DIRECTIONS FOR THIS TASK: All of the data needs to be repeated exactly.

EXTRACTED MATERIAL:
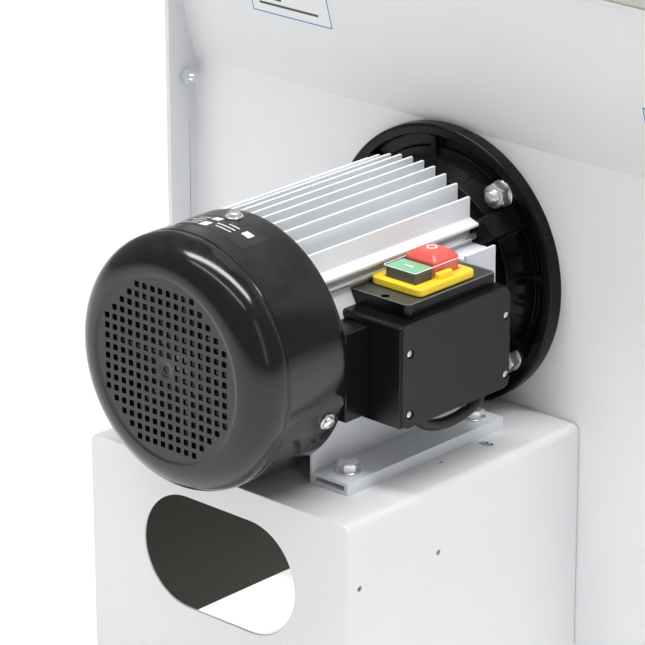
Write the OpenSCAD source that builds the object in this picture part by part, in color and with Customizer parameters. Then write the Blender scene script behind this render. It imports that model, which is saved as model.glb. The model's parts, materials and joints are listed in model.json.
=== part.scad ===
/* [Cabinet] */
// Length of the cabinet along the feed direction
cab_w = 490; // [460:2:520]
// Distance between the drive side panel and the far side panel
cab_d = 620; // [600:5:680]
// Height of the motor axis above the floor
axis_h = 300; // [290:1:320]
// Height of the cabinet's lower edge above the floor
cab_bottom = 44; // [36:1:50]
// Height at which the side panels start to lean outwards
bend_z = 397.5; // [380:0.5:410]
// Height of the cabinet's upper edge
cab_top = 524.5; // [500:0.5:550]
// How far a side panel leans out at its upper edge
flare = 35.5; // [20:0.5:45]
// Width of the lip folded out at each end of a side panel
lip = 26.5; // [20:0.5:32]
// Thickness of the cabinet's sheet steel
sheet = 2; // [1.5:0.5:3]

/* [Motor] */
// Distance from the mounting flange to the grille's outer face
motor_len = 278.6; // [270:0.2:290]
// Radius of the fan cowl
cowl_r = 87; // [86:0.5:92]
// Radius of the mounting flange
flange_r = 100; // [98:0.5:104]
// Radius of the circle of flange bolts
flange_pcr = 82.5; // [82:0.5:84]
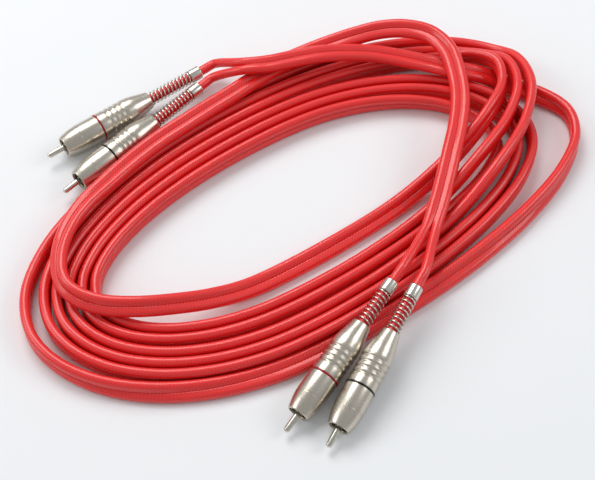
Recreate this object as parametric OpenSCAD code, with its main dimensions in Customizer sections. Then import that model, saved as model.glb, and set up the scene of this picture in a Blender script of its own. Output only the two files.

TASK ANSWER:
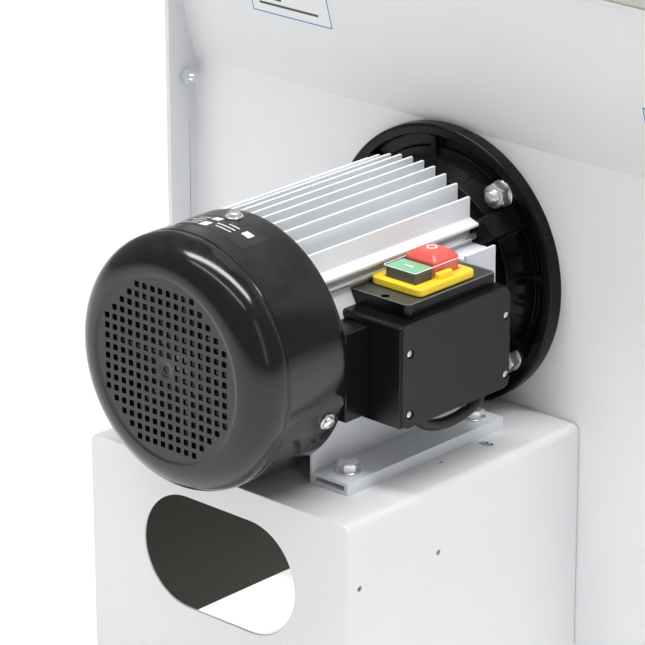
Write the OpenSCAD source that builds the object in this picture part by part, in color and with Customizer parameters. Then write the Blender scene script behind this render. It imports that model, which is saved as model.glb. The model's parts, materials and joints are listed in model.json.
=== part.scad ===
/* [Cabinet] */
// Length of the cabinet along the feed direction
cab_w = 490; // [460:2:520]
// Distance between the drive side panel and the far side panel
cab_d = 620; // [600:5:680]
// Height of the motor axis above the floor
axis_h = 300; // [290:1:320]
// Height of the cabinet's lower edge above the floor
cab_bottom = 44; // [36:1:50]
// Height at which the side panels start to lean outwards
bend_z = 397.5; // [380:0.5:410]
// Height of the cabinet's upper edge
cab_top = 524.5; // [500:0.5:550]
// How far a side panel leans out at its upper edge
flare = 35.5; // [20:0.5:45]
// Width of the lip folded out at each end of a side panel
lip = 26.5; // [20:0.5:32]
// Thickness of the cabinet's sheet steel
sheet = 2; // [1.5:0.5:3]

/* [Motor] */
// Distance from the mounting flange to the grille's outer face
motor_len = 278.6; // [270:0.2:290]
// Radius of the fan cowl
cowl_r = 87; // [86:0.5:92]
// Radius of the mounting flange
flange_r = 100; // [98:0.5:104]
// Radius of the circle of flange bolts
flange_pcr = 82.5; // [82:0.5:84]
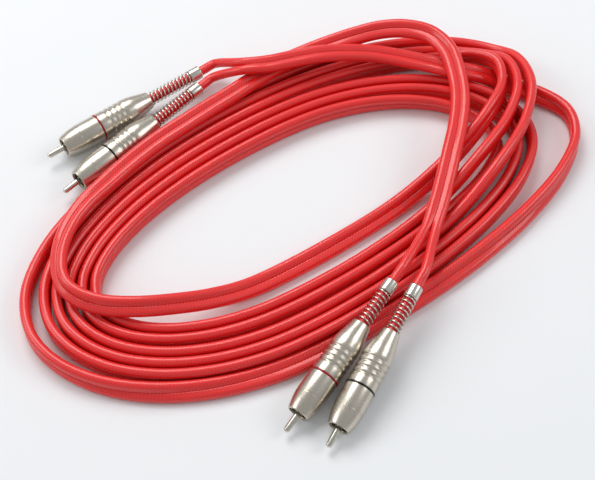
Recreate this object as parametric OpenSCAD code, with its main dimensions in Customizer sections. Then import that model, saved as model.glb, and set up the scene of this picture in a Blender script of its own. Output only the two files.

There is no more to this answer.